La Gambie libérée de la tyrannie de Yahya Jammeh, l’on devrait juste se réjouir et remercier le Ciel d’avoir aidé à résoudre cette crise qui paraissait pourtant des plus complexes. En particulier, la question de celui dont l’intervention a été plus décisive dans l’issue heureuse qui a été trouvée ne devrait pas se poser. Pourtant, c’est désormais une question qui se pose, notamment entre la Guinée et le Sénégal. Alpha Condé et Macky Sall incarnant chacun l’une des approches antagoniques qui étaient envisagées, on en est à se demander qui a gagné. D’autant qu’autour de la crise gambienne, se jouait aussi en filigrane la bataille pour le leadership régional, titre symbolique resté vacant depuis la chute de Blaise Compaoré.
Le triomphe du pacifisme
Au final, qu’est-ce qui a décidé Yahya Jammeh à entendre raison ? Selon qu’on soit à Conakry ou à Dakar, la réponse à cette question diffère. Au sein d’une large partie de l’opinion publique guinéenne, on pense que c’est le pacifisme d’Alpha Condé qui a ultimement triomphé du bellicisme de Macky Sall. Il est vrai que le président guinéen, depuis le début de la crise, a courageusement défendu l’approche par le dialogue. Une ligne à laquelle il est resté fidèle même quand Yahya Jammeh, faisant montre d’un entêtement suicidaire, rejetait les unes après les autres les propositions de solution des émissaires successifs de la CEDEAO. Et à en croire les partisans du président guinéen, c’est cette constante pondération de la part d’Alpha Condé qui a payé durant les négociations ultimes. L’ex-président gambien aurait cédé à la requête du numéro un guinéen en guise de reconnaissance à l’amitié que ce dernier lui a témoignée au moment où il faisait l’objet d’un rejet quasi-unanime de la part des autres dirigeants de la sous-région. Naturellement, côté guinéen, le fait que Yahya Jammeh ait transité par Conakry avant de rejoindre Malabo est symptomatique du succès diplomatique qu’Alpha Condé récolte de la crise gambienne. Un succès qui n’est certainement pas de trop pour celui qui postule pour succéder à Idriss Deby Itno, à la tête de l’Union Africaine.

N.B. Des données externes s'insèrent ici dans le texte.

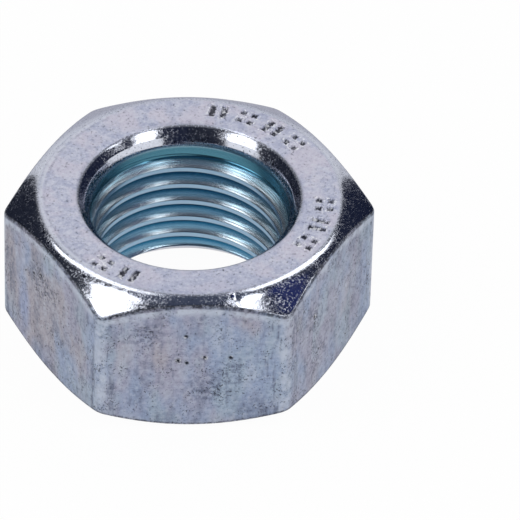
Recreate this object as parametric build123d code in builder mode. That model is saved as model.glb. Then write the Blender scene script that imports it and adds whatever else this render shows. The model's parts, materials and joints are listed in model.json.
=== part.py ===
"""Hexagon nut with a right-hand metric thread, chamfered at both faces.

The nut stands on its lower face, with the thread's axis along +Z and its origin
in the middle of that face. Lengths are in millimetres and angles in degrees.
"""

from build123d import *
from build123d.topology import SkipClean
import math
import os

# Hexagon
across_flats = 60.0
nut_height = 31.0
corner_radius = 2.5

# Chamfers that turn the corners off, starting inside the flats at both faces
chamfer_inset = 2.0
chamfer_angle = 31.5

# Thread, to the basic 60 degree profile
thread_diameter = 39.0
thread_pitch = 4.0
thread_flank_angle = 30.0
thread_start_angle = 30.0

# Countersinks, wider than the thread, and the plain recess below the upper one
countersink_margin = 1.5
countersink_half_angle = 45.0
recess_relief = 1.15
recess_length = 3.5

# Punched marks on the upper face, given as the first angle of each arc and its count
mark_inset = 3.0
mark_depth = 0.4
mark_width = 1.0
mark_length = 3.2
mark_spacing = 2.2
mark_step_angle = 13.0
mark_arcs = ((37.0, 4), (-33.0, 3), (-131.0, 2))

# Sizes that follow from those above
flank_slope = math.tan(math.radians(thread_flank_angle))
chamfer_slope = math.tan(math.radians(chamfer_angle))
countersink_slope = 1 / math.tan(math.radians(countersink_half_angle))
root_radius = thread_diameter / 2
crest_radius = root_radius - thread_pitch / 2 / flank_slope * 5 / 8
root_land = thread_pitch / 8
recess_radius = crest_radius + recess_relief
rim_radius = root_radius + countersink_margin
chamfer_radius = across_flats / 2 - chamfer_inset
mark_radius = chamfer_radius - mark_inset
corner_reach = across_flats / math.sqrt(3)
chamfer_rise = (corner_reach - chamfer_radius) * chamfer_slope

# One turn of the thread groove, rising from the +X side
with BuildPart() as groove_turn:
    mouth_radius = crest_radius - thread_pitch / 16
    half_mouth = root_land / 2 + (root_radius - mouth_radius) * flank_slope
    with BuildLine():
        Helix(thread_pitch, thread_pitch, root_radius)
    with BuildSketch(Plane.XZ):
        with BuildLine():
            Polyline(
                (mouth_radius, -half_mouth),
                (root_radius, -root_land / 2),
                (root_radius, root_land / 2),
                (mouth_radius, half_mouth),
                close=True,
            )
        make_face()
    sweep(is_frenet=True)

with BuildPart() as hex_nut:
    # Hexagonal bar, with one flat to the front
    with BuildSketch():
        RegularPolygon(across_flats / 2, 6, major_radius=False)
        fillet(vertices(), corner_radius)
    extrude(amount=nut_height)

    # Turned chamfers
    with BuildSketch(Plane.XZ):
        with BuildLine():
            Polyline(
                (0, 0),
                (chamfer_radius, 0),
                (corner_reach, chamfer_rise),
                (corner_reach, nut_height - chamfer_rise),
                (chamfer_radius, nut_height),
                (0, nut_height),
                close=True,
            )
        make_face()
    revolve(axis=Axis.Z, mode=Mode.INTERSECT)

    # From here the faces stay as they are cut, so that the crest is a row of short ones
    with SkipClean():
        # Tapping hole, a quarter at a time
        for quarter in range(4):
            with BuildSketch():
                with BuildLine():
                    wall = CenterArc((0, 0), crest_radius, 90 * quarter, 90)
                    Polyline(wall @ 1, (0, 0), wall @ 0)
                make_face()
            extrude(amount=nut_height, mode=Mode.SUBTRACT)

        # Upper mouth: countersink, plain recess, and a shoulder down to the crests
        recess_top = nut_height - (rim_radius - recess_radius) * countersink_slope
        recess_foot = recess_top - recess_length
        with BuildSketch(Plane.XZ):
            with BuildLine():
                Polyline(
                    (0, nut_height),
                    (rim_radius, nut_height),
                    (recess_radius, recess_top),
                    (recess_radius, recess_foot),
                    (crest_radius, recess_foot - recess_relief),
                    (0, recess_foot - recess_relief),
                    close=True,
                )
            make_face()
        revolve(axis=Axis.Z, mode=Mode.SUBTRACT)

        # Lower mouth: a plain countersink
        lower_countersink = (rim_radius - crest_radius) * countersink_slope
        with BuildSketch(Plane.XZ):
            with BuildLine():
                Polyline(
                    (0, 0),
                    (rim_radius, 0),
                    (crest_radius, lower_countersink),
                    (0, lower_countersink),
                    close=True,
                )
            make_face()
        revolve(axis=Axis.Z, mode=Mode.SUBTRACT)

        # Thread groove, which runs out past both faces
        groove_phase = -thread_pitch * thread_start_angle / 360
        for turn in range(-1, math.ceil(nut_height / thread_pitch) + 1):
            with Locations((0, 0, groove_phase + turn * thread_pitch)):
                add(groove_turn.part, mode=Mode.SUBTRACT)

        # Punched marks, four square dots and a pair of bars in turn
        with BuildSketch(Plane.XY.offset(nut_height)):
            for first_angle, count in mark_arcs:
                for place in range(count):
                    with PolarLocations(mark_radius, 1, first_angle + place * mark_step_angle):
                        if place % 2 == 0:
                            with GridLocations(mark_spacing, mark_spacing, 2, 2):
                                Rectangle(mark_width, mark_width)
                        else:
                            with GridLocations(0, mark_spacing, 1, 2):
                                Rectangle(mark_length, mark_width)
        extrude(amount=-mark_depth, mode=Mode.SUBTRACT)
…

Macky Sall, recours régional
Mais comme on peut l’imaginer, ce n’est pas la même lecture qu’en font les Sénégalais. De ce côté, on estime que tout le mérite revient à Macky Sall qui, à l’occasion, s’est posé en recours régional pour la préservation de la démocratie. Faisant valoir une intransigeance non dissimulée, le président sénégalais a su mobiliser l’ensemble de la région autour de son approche. C’est ainsi que le Nigéria, le Ghana, le Togo, le Mali et dans une moindre mesure la Guinée Bissau en étaient venus à fournir les contingents de la coalition régionale qui s’apprêtait à prendre d’assaut Banjul. Le Libéria et la Côte d’Ivoire, même sans fournir de troupes, étaient également plutôt alignés sur la position du Sénégal. Et le dernier groupe composé de la Sierra Léone, du Niger, du Burkina Faso et du Cap-Vert, a préféré ne pas prendre de position. Au-delà de la région, le président sénégalais avait réussi à rallier à sa cause l’Union Africaine et le conseil de sécurité des Nations unies. Un lobbying diplomatique qui avait fini par se répercuter sur les soutiens internes du président Yahya Jammeh. Au point que des défections commençaient à se manifester au sein de l’armée même. Du coup, au Séngal, on pense que c’est cet activisme diplomatique et les pressions qui en ont résulté qui ont fait céder Yahya Jammeh. La médiation d’Alpha Condé n’étant alors qu’un prétexte dont s’est malicieusement servi l’ancien président pour sauver la face.
L’Afrique qui s’assume
Au-delà de ces deux positions, une troisième catégorie d’observateurs préfère louer les efforts de l’instance CEDEAO. En effet, selon les tenants de cette autre tendance, la menace d’intervention armée et l’approche par le dialogue, loin de s’opposer, sont davantage des démarches complémentaires dont s’est servie la CEDEAO pour obtenir le départ de Yahya Jammeh. Une initiative à saluer dans la mesure où elle est l’incarnation d’une Afrique qui prend en charge ses propres crises et qui, de ce fait, enlève aux puissances notamment occidentales tout argument susceptible de justifer l’interventionnisme sur le continent.